HR analytics are different from other studies. In a lot of stats investigations you try to find ways to exclude outliers. In HR analytics your individual anomalies are often your most important data points because there’s a human being on the other side of that data point. Look at team results to see how they’re progressing, pay close attention to individual results rather than just looking at the averages. Compare the individual results to those of previously submitted answers to see where the variance is. Though these numerical datasets are a great way to form generalizations in data and show organisational growth, it is important to continue to drill down. These types of analysis can be done through using an intelliHR performance report, allowing you to best understand the progress of your people.
Text responses to answers are a fantastic way to begin to understand the reason for a rating, if you distribute a sentiment survey, be sure to include plenty of opportunities for respondents to share their thoughts. Occasionally some respondents may provide a consistent numerical answer for happiness, but the text answer will vary greatly. For example, they may rank their happiness an 8/10, but in their text response they’ll speak about their concerns surrounding a project and that they’re worried about team dynamics. This is why it’s so important to also consistently look at text responses and compare them with previous survey answers.
When comparing your data with years or months previous, be sure to look at variations in teams rather than viewing from only an organisational perspective. Look at the trends that a team may have with happiness and sentiment throughout the year, you may notice that in certain months the happiness ratings may be down and when looking at sentiment analysis you’ll find consistency in the response reasoning. You may also find that some teams have similar trends and others have inverse trends, drill down into the answers of your people to uncover why.

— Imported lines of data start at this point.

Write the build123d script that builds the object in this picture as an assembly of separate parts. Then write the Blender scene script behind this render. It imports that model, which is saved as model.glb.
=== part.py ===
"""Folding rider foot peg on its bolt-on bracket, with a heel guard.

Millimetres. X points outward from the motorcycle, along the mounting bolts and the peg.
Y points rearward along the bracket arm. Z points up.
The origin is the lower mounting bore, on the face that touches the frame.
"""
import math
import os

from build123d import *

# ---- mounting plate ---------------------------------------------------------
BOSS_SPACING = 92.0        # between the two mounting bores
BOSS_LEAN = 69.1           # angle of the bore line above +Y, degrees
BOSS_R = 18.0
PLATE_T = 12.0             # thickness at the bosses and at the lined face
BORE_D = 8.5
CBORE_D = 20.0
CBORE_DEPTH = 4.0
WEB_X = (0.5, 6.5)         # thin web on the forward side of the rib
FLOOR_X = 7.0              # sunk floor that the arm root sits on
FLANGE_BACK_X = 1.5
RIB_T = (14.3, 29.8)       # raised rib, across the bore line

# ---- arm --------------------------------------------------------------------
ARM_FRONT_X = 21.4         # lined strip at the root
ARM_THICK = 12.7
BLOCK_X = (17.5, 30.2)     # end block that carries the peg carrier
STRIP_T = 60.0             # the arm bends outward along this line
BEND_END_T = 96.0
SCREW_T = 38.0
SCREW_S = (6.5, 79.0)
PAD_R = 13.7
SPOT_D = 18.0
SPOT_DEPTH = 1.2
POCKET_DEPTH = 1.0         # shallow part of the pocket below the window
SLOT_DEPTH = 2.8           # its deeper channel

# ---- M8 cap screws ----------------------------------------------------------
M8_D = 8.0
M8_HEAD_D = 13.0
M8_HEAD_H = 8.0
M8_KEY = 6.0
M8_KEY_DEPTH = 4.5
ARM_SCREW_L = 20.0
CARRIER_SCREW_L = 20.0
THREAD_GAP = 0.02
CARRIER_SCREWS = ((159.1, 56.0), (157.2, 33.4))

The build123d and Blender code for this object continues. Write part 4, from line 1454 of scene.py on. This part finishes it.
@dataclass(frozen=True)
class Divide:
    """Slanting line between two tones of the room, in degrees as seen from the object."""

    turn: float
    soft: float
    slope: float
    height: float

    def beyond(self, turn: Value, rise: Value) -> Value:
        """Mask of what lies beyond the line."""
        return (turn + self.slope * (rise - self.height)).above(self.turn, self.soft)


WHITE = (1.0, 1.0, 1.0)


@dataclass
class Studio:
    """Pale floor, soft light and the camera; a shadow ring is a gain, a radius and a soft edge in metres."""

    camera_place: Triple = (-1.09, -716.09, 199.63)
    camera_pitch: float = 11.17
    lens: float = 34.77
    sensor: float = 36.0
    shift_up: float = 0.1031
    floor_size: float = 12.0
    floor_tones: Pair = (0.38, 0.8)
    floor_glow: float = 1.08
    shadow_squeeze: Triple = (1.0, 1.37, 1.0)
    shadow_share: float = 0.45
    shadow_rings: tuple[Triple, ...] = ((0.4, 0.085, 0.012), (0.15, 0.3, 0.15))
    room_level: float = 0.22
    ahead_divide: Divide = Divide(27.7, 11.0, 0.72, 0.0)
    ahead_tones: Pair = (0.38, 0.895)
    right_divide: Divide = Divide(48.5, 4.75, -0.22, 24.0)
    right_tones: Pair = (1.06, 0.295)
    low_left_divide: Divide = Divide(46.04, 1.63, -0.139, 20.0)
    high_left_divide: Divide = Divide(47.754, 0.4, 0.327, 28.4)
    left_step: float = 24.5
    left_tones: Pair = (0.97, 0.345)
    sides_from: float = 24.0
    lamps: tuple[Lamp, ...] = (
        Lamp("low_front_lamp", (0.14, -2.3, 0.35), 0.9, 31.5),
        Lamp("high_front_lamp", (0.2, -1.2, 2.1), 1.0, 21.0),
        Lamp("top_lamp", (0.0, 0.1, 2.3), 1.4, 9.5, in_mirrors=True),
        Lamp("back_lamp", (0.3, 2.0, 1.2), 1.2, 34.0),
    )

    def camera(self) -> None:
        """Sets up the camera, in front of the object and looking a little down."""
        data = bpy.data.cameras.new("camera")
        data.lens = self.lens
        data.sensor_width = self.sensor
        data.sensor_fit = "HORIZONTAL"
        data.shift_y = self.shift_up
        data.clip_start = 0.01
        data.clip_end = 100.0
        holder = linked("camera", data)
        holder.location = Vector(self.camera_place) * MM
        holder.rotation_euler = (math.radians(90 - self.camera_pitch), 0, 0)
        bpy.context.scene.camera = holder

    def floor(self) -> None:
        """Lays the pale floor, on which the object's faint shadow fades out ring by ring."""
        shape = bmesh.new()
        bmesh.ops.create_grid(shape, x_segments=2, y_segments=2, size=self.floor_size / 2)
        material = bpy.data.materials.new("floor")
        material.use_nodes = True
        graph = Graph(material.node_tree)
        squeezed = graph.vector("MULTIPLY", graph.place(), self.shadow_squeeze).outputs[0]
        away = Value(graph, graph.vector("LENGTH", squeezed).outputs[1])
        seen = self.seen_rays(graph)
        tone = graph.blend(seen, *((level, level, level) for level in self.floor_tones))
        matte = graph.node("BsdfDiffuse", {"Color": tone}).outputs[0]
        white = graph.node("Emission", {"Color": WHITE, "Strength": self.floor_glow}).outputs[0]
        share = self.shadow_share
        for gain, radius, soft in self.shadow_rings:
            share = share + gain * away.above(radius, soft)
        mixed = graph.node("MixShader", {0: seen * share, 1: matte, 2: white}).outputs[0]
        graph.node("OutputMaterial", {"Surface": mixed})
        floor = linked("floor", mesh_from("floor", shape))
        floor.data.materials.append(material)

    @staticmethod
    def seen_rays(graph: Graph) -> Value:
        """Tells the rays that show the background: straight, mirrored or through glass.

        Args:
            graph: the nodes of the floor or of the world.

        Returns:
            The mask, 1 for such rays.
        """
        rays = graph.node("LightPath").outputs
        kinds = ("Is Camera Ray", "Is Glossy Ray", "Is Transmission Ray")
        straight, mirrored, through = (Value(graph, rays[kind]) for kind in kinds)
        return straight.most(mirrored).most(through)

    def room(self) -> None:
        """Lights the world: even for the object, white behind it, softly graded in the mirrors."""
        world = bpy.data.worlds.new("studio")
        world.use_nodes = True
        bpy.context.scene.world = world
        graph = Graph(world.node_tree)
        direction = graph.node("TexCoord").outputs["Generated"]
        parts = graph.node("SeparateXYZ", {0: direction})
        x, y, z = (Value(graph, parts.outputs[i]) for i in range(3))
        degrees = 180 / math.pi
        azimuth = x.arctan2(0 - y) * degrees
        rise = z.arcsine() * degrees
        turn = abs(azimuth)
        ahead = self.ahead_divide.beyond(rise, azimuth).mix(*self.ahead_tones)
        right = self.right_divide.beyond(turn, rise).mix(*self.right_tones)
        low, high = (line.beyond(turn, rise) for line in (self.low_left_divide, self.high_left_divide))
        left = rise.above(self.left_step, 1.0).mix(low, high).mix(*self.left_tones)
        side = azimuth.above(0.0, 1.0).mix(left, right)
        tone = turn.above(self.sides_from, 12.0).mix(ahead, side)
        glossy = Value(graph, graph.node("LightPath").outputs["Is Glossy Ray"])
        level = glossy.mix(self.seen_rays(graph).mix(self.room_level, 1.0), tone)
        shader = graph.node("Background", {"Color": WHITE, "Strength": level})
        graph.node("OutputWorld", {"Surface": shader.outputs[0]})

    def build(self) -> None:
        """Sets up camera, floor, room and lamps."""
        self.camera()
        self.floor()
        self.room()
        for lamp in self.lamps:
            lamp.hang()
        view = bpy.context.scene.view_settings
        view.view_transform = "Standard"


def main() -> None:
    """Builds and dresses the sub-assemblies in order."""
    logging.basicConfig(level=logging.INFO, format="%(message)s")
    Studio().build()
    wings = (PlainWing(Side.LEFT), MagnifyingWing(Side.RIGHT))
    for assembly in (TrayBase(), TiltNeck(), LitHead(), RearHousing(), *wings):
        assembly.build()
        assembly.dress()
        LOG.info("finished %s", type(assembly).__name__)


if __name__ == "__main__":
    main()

Answers to these surveys are only the beginning of the conversation. Your happiness and sentiment analysis results should be the gateway to sitting down with your team members and discussing how they’re progressing and where you can offer more assistance.
Even if your team members are tracking well in sentiment and happiness results, it’s important to check in with them so that you help them continue to be satisfied with their role. No survey will ever replace a genuine conversation, and instilling a culture of open dialogue is key to creating a positive team environment. It’s the leader’s job in these meetings to understand why there may be negative sentiment or to discover the reason for positive, sentiment and work with your team to continue to foster a thriving culture.
Conversations around negative sentiment analysis aren’t always easy, it’s important that leaders go into these conversations with an open mind and a willingness to listen. Consider that your team members have external stressors and may need some leeway with projects they’re working on. If the issue that your team member is having involves the work at hand or perhaps a strained working relationship with a colleague, it’s vital that the leader communicates actionable steps they will take to help resolve the issue. It’s then up to the leader to action these items in a timely manner and keep an open line of communication with the team member. Even though the issue may still cause stress, seeing a manager take an active role in solving the problem can be beneficial to the employees happiness as they recognise they are being listened to.
If you’re in HR and you’re looking at the trends of individual teams, it’s also key that you follow up with your managers around the sentiment of their team members. Here you will gain a better understanding of why their team members may be submitting the results that they are, and take steps to help improve culture or learn from how they are creating success in their teams to replicate it elsewhere.
Culture isn’t easy to measure, but with the right sentiment analysis tool business leaders can understand where work is needed and start the conversations to improve the working environment. Use your data to work with your team and direct your efforts, but remember to take your team along with you to better the environment for your business.